§ Directions for this task
Up to and including the line that contains "BEAM_WEB = 5", repeat each line of the data exactly, starting from the first.

§ Data shown
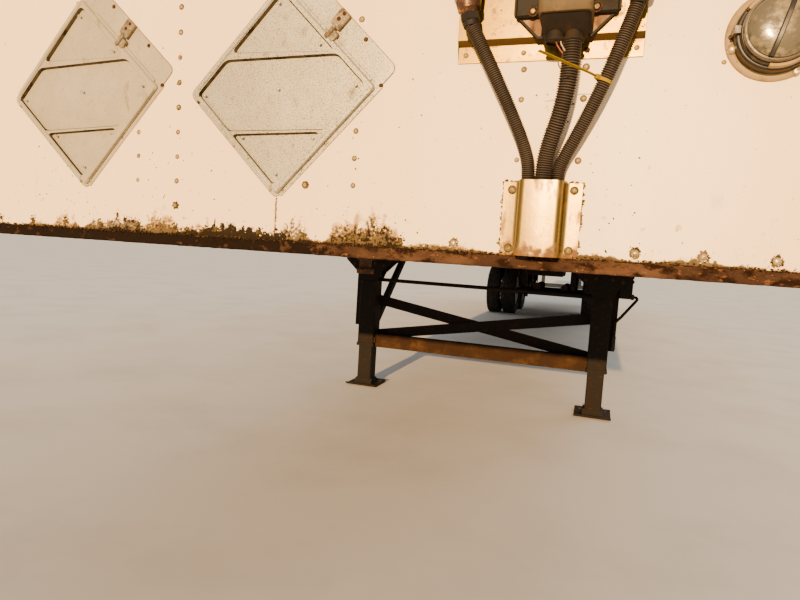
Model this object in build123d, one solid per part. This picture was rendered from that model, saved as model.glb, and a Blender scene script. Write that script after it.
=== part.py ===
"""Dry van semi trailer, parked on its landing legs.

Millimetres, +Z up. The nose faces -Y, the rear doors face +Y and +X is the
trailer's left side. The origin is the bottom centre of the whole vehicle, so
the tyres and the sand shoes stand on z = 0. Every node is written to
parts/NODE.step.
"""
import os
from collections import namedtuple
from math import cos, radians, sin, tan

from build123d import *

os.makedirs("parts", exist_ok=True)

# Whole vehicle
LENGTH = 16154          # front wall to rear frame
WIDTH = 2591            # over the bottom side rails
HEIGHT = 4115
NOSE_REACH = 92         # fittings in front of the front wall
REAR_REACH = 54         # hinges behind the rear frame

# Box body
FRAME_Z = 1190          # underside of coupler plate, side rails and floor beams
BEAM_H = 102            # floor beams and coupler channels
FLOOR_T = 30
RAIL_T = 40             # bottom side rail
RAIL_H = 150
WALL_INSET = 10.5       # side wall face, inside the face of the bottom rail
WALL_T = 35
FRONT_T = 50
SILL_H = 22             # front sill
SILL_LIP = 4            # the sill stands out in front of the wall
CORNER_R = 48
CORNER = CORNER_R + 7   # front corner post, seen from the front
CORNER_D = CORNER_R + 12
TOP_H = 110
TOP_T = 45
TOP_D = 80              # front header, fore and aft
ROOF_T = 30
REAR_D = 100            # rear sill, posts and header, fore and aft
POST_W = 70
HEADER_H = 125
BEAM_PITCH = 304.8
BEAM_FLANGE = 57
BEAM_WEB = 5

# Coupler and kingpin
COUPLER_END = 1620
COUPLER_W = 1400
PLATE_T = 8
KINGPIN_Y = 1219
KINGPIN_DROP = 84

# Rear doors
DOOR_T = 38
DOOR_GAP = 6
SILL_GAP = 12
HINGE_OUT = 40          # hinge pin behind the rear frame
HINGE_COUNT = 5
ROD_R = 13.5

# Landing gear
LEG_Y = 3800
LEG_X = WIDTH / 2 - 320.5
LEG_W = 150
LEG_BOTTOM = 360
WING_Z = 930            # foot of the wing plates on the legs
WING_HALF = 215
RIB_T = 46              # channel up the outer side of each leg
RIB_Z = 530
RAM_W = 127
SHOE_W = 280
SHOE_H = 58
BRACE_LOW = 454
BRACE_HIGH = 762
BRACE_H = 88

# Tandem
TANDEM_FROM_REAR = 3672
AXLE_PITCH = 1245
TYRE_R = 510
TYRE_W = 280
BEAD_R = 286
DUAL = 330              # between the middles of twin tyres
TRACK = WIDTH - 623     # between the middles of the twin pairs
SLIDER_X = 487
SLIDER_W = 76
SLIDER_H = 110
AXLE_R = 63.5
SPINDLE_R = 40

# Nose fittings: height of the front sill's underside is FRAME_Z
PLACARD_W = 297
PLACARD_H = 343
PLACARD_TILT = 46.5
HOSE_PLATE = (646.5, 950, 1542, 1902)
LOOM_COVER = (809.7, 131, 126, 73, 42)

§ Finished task
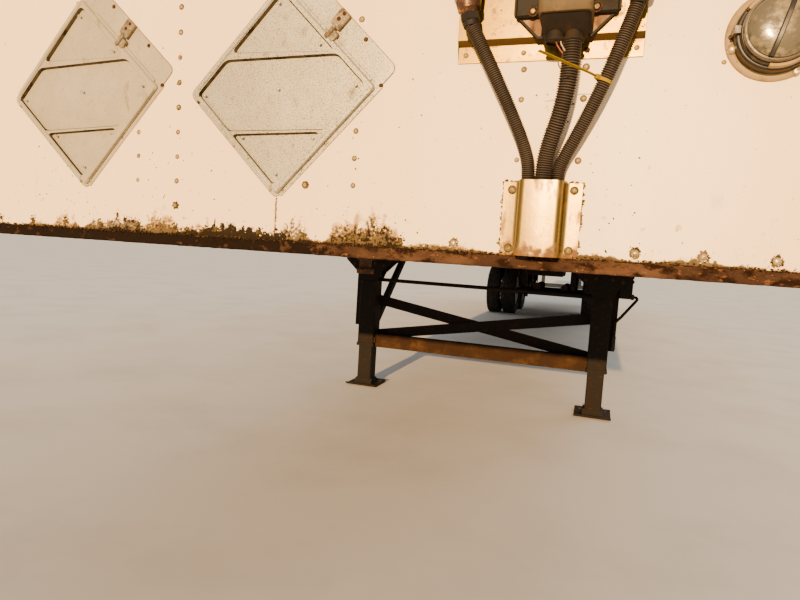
Model this object in build123d, one solid per part. This picture was rendered from that model, saved as model.glb, and a Blender scene script. Write that script after it.
=== part.py ===
"""Dry van semi trailer, parked on its landing legs.

Millimetres, +Z up. The nose faces -Y, the rear doors face +Y and +X is the
trailer's left side. The origin is the bottom centre of the whole vehicle, so
the tyres and the sand shoes stand on z = 0. Every node is written to
parts/NODE.step.
"""
import os
from collections import namedtuple
from math import cos, radians, sin, tan

from build123d import *

os.makedirs("parts", exist_ok=True)

# Whole vehicle
LENGTH = 16154          # front wall to rear frame
WIDTH = 2591            # over the bottom side rails
HEIGHT = 4115
NOSE_REACH = 92         # fittings in front of the front wall
REAR_REACH = 54         # hinges behind the rear frame

# Box body
FRAME_Z = 1190          # underside of coupler plate, side rails and floor beams
BEAM_H = 102            # floor beams and coupler channels
FLOOR_T = 30
RAIL_T = 40             # bottom side rail
RAIL_H = 150
WALL_INSET = 10.5       # side wall face, inside the face of the bottom rail
WALL_T = 35
FRONT_T = 50
SILL_H = 22             # front sill
SILL_LIP = 4            # the sill stands out in front of the wall
CORNER_R = 48
CORNER = CORNER_R + 7   # front corner post, seen from the front
CORNER_D = CORNER_R + 12
TOP_H = 110
TOP_T = 45
TOP_D = 80              # front header, fore and aft
ROOF_T = 30
REAR_D = 100            # rear sill, posts and header, fore and aft
POST_W = 70
HEADER_H = 125
BEAM_PITCH = 304.8
BEAM_FLANGE = 57
BEAM_WEB = 5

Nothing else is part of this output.